El autor, hijo de Joaquín Rodríguez Jiménez y de Ana Gómez Pérez, creció en el barrio materno de Triana. Se dedicó profesionalmente a cantar y a tocar la guitarra desde muy joven. En 1885, actuó en el café Don Críspulo de Madrid, y al año siguiente en el café Imparcial.
Seguidamente formó parte de los elencos de distintos cafés cantantes andaluces, entre ellos del café El Turco de Málaga, en 1890. Al formar pareja artística con el guitarrista Paco de Lucena, recorrió España de 1893 a 1898. En 1899 creó su propia compañía para desarrollar su espectáculo en los teatros.
Residió en Madrid hasta que se trasladó a Málaga en 1907, y se convirtió en una de las figuras estelares del famoso Café de Chinitas, fama que conservó durante largas temporadas. Después vivió en Huelva, fue vecino de la cantaora Dolores La Parrala, que murió en sus brazos.
Retirado de los escenarios, se trasladó primero a Coria del Río y después a la localidad sevillana de Camas, en la que regenteaba un colmao y escribió sus impresiones acerca de los artistas flamencos de su tiempo, que publicó bajo el título de «Arte y artistas flamencos», gracias a la ayuda de La Argentinita, que viajó desde París para actuar en un espectáculo organizado para recaudar fondos para su edición, celebrado el 22 de junio de 1835 en el Teatro Español de Madrid, con la participación de numerosos intérpretes del cante, el baile y la guitarra.
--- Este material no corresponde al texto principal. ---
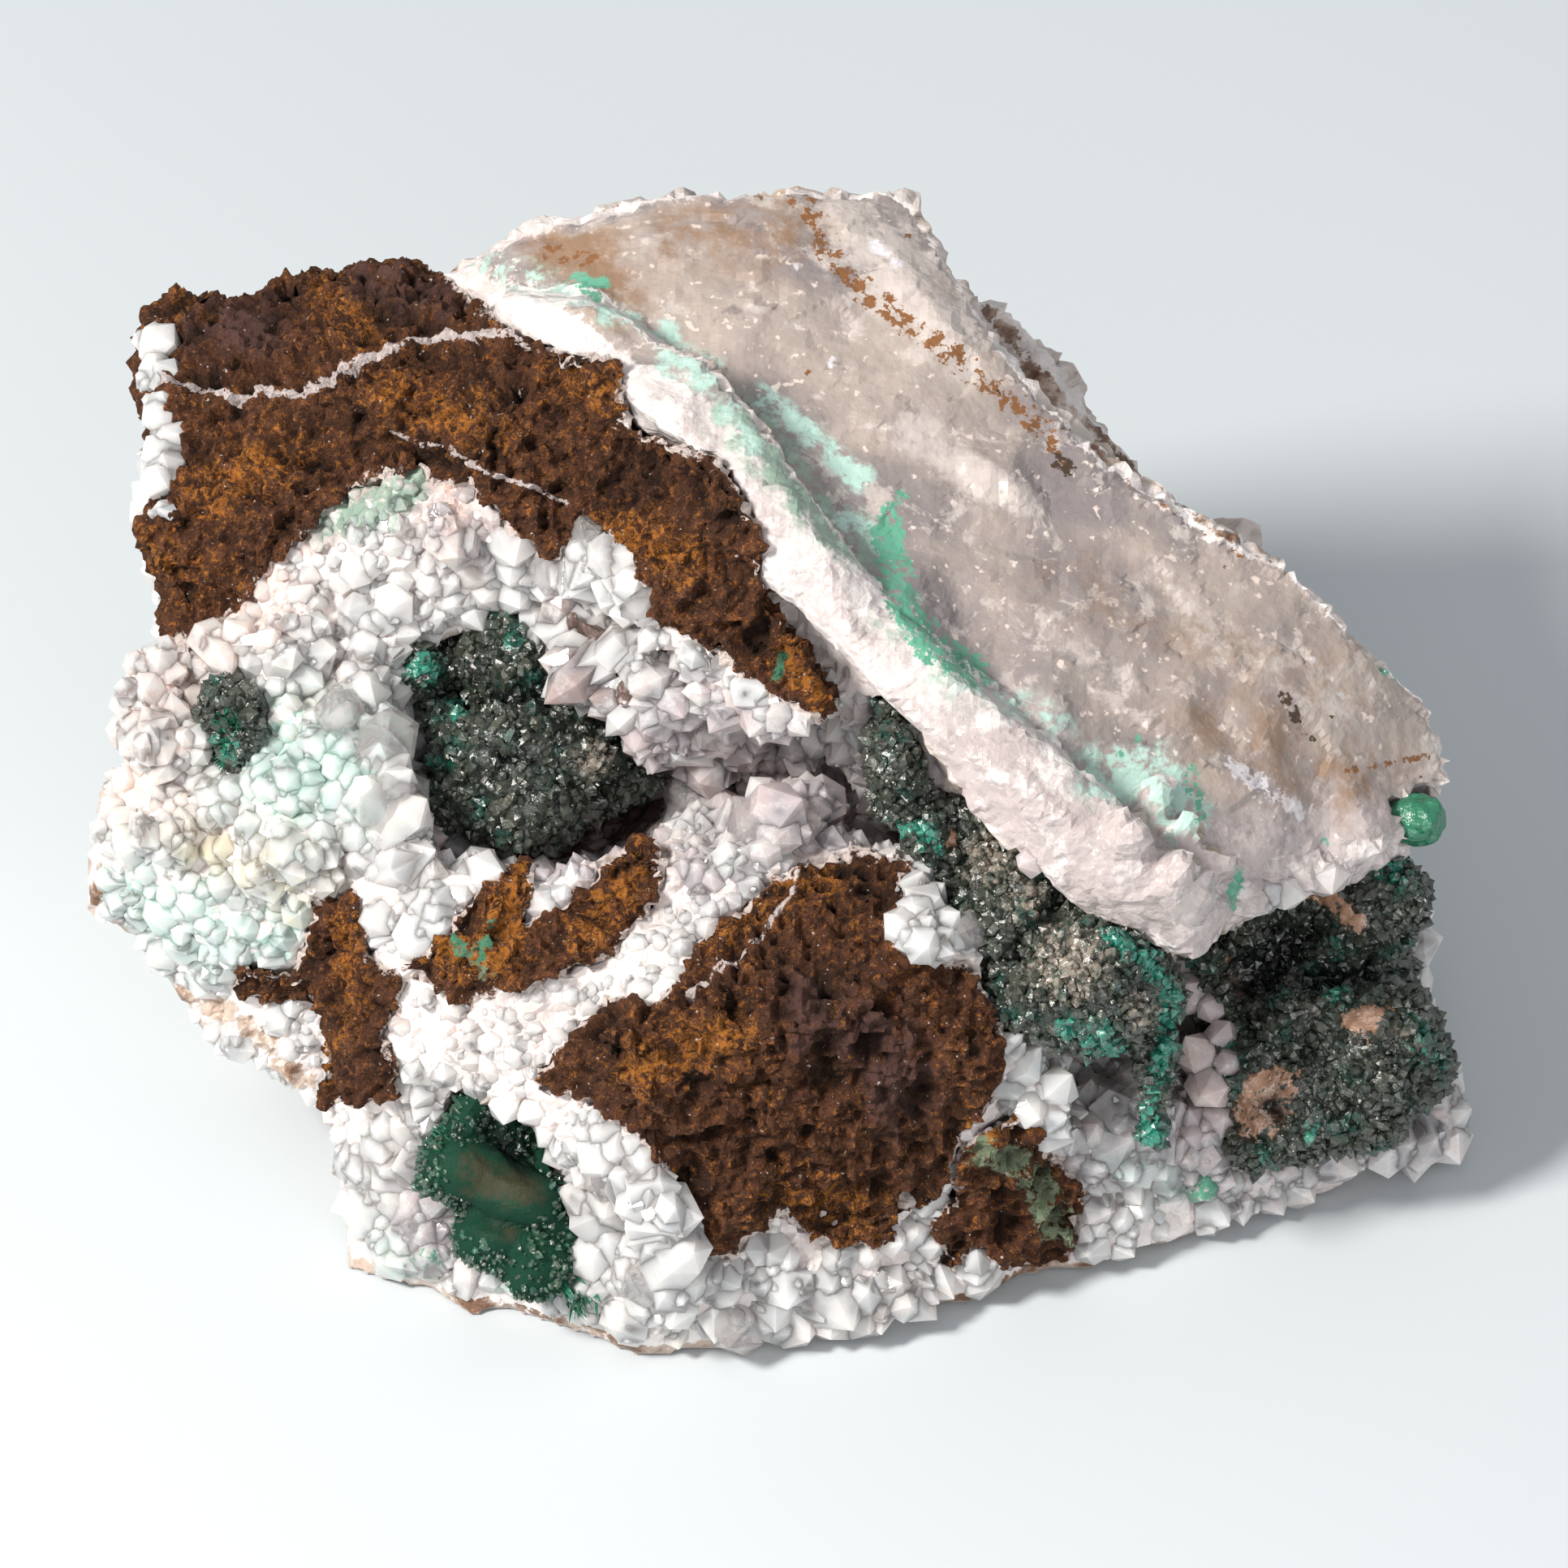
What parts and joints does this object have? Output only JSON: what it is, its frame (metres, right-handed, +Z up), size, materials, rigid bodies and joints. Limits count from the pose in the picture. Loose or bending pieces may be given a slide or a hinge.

De este libro, clara muestra de su capacidad como crítico y entendido del género, se han realizado varias ediciones: es una obra clave para el conocimiento de una época capital del flamenco, la de los cafés cantantes. Su última participación de la que se tiene noticia fue su presencia en el jurado del Certamen Nacional de Cante en el Circo Price, en abril de 1936. Como cantaor tenía un amplio repertorio y dominaba especialmente los cantes por malagueñas. No grabó en disco.